** Begin Raw data **
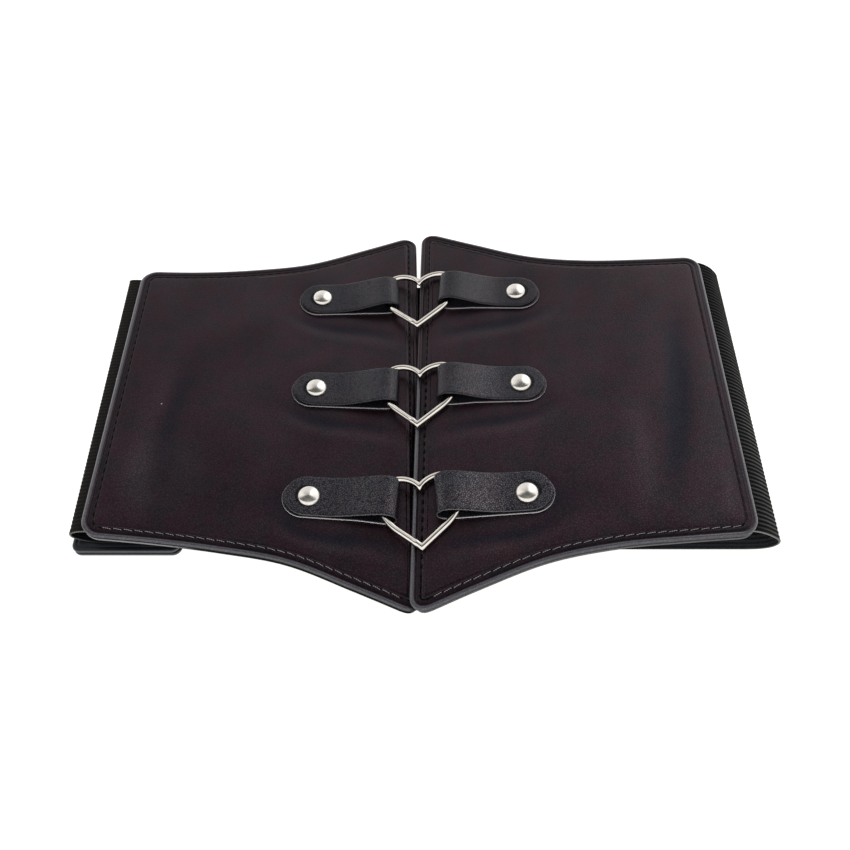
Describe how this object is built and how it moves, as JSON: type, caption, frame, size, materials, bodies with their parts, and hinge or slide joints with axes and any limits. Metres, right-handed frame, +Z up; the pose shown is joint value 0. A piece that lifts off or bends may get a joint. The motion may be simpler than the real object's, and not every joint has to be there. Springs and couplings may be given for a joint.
{
  "type": "elastic waist belt",
  "caption": "Wide corset-style waist belt with flared faux-leather front panels, riveted tabs linked by heart rings, and a folded elastic back with a fastened placket.",
  "frame": {"origin": "on the flat underside of the elastic's lower run, under the front seam at the belt's mid height", "axes": "+X along the girth towards the wearer's left, +Y up the wearer's body, +Z up from the surface that the folded belt lies on, its front uppermost"},
  "size_m": [0.3218, 0.2275, 0.0255],
  "materials": {
    "face_leather": "fine pebble grain, soft sheen",
    "tab_leather": "pebble grain, semi-matte",
    "placket_leather": "fine grain, semi-matte",
    "backing_felt": "matte knitted lining",
    "woven_elastic": "matte ribbed weave",
    "hook_tape": "matte hook and loop tape",
    "nickel": "polished, slightly warm"
  },
  "bodies": {
    "root": {"front_panel_left": "face_leather", "panel_backing_left": "backing_felt", "front_panel_right": "face_leather", "panel_backing_right": "backing_felt", "elastic_left": "woven_elastic", "elastic_right": "woven_elastic", "placket_outer": "placket_leather", "placket_inner": "placket_leather", "placket_fastener": "hook_tape", "tab_top_left": "tab_leather", "rivet_top_left": "nickel", "tab_top_right": "tab_leather", "rivet_top_right": "nickel", "tab_middle_left": "tab_leather", "rivet_middle_left": "nickel", "tab_middle_right": "tab_leather", "rivet_middle_right": "nickel", "tab_bottom_left": "tab_leather", "rivet_bottom_left": "nickel", "tab_bottom_right": "tab_leather", "rivet_bottom_right": "nickel", "heart_ring_top": "nickel", "heart_ring_middle": "nickel", "heart_ring_bottom": "nickel"}
  },
  "joints": []
}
** End Raw data **
Exercise aim — Set down all of the data above, word for word.

Response to the exercise —
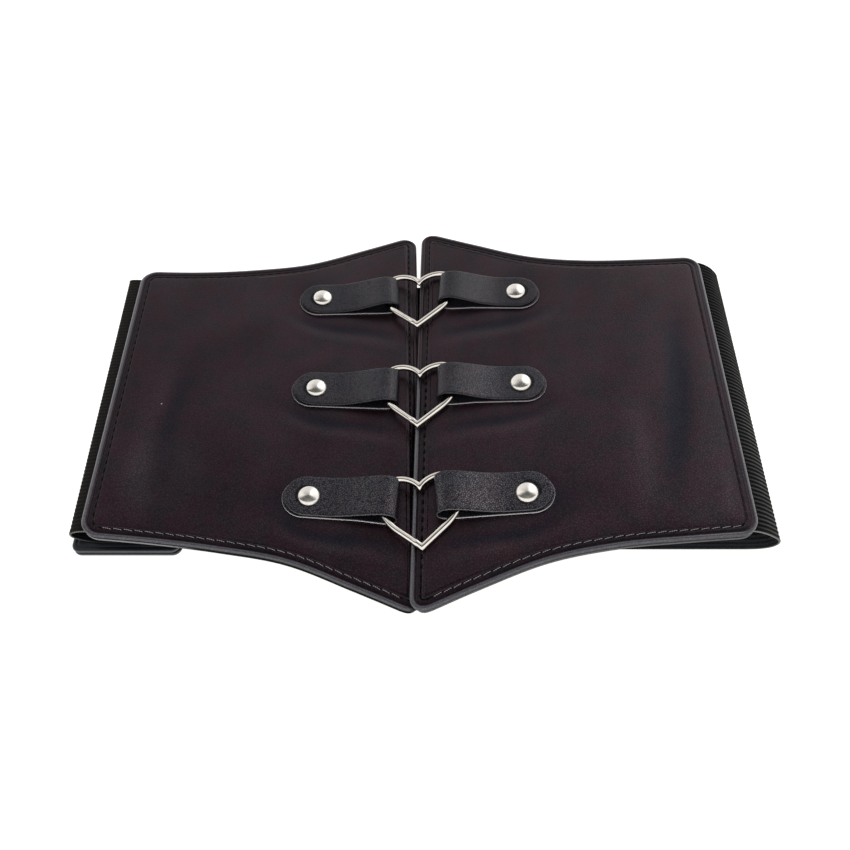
Describe how this object is built and how it moves, as JSON: type, caption, frame, size, materials, bodies with their parts, and hinge or slide joints with axes and any limits. Metres, right-handed frame, +Z up; the pose shown is joint value 0. A piece that lifts off or bends may get a joint. The motion may be simpler than the real object's, and not every joint has to be there. Springs and couplings may be given for a joint.
{
  "type": "elastic waist belt",
  "caption": "Wide corset-style waist belt with flared faux-leather front panels, riveted tabs linked by heart rings, and a folded elastic back with a fastened placket.",
  "frame": {"origin": "on the flat underside of the elastic's lower run, under the front seam at the belt's mid height", "axes": "+X along the girth towards the wearer's left, +Y up the wearer's body, +Z up from the surface that the folded belt lies on, its front uppermost"},
  "size_m": [0.3218, 0.2275, 0.0255],
  "materials": {
    "face_leather": "fine pebble grain, soft sheen",
    "tab_leather": "pebble grain, semi-matte",
    "placket_leather": "fine grain, semi-matte",
    "backing_felt": "matte knitted lining",
    "woven_elastic": "matte ribbed weave",
    "hook_tape": "matte hook and loop tape",
    "nickel": "polished, slightly warm"
  },
  "bodies": {
    "root": {"front_panel_left": "face_leather", "panel_backing_left": "backing_felt", "front_panel_right": "face_leather", "panel_backing_right": "backing_felt", "elastic_left": "woven_elastic", "elastic_right": "woven_elastic", "placket_outer": "placket_leather", "placket_inner": "placket_leather", "placket_fastener": "hook_tape", "tab_top_left": "tab_leather", "rivet_top_left": "nickel", "tab_top_right": "tab_leather", "rivet_top_right": "nickel", "tab_middle_left": "tab_leather", "rivet_middle_left": "nickel", "tab_middle_right": "tab_leather", "rivet_middle_right": "nickel", "tab_bottom_left": "tab_leather", "rivet_bottom_left": "nickel", "tab_bottom_right": "tab_leather", "rivet_bottom_right": "nickel", "heart_ring_top": "nickel", "heart_ring_middle": "nickel", "heart_ring_bottom": "nickel"}
  },
  "joints": []
}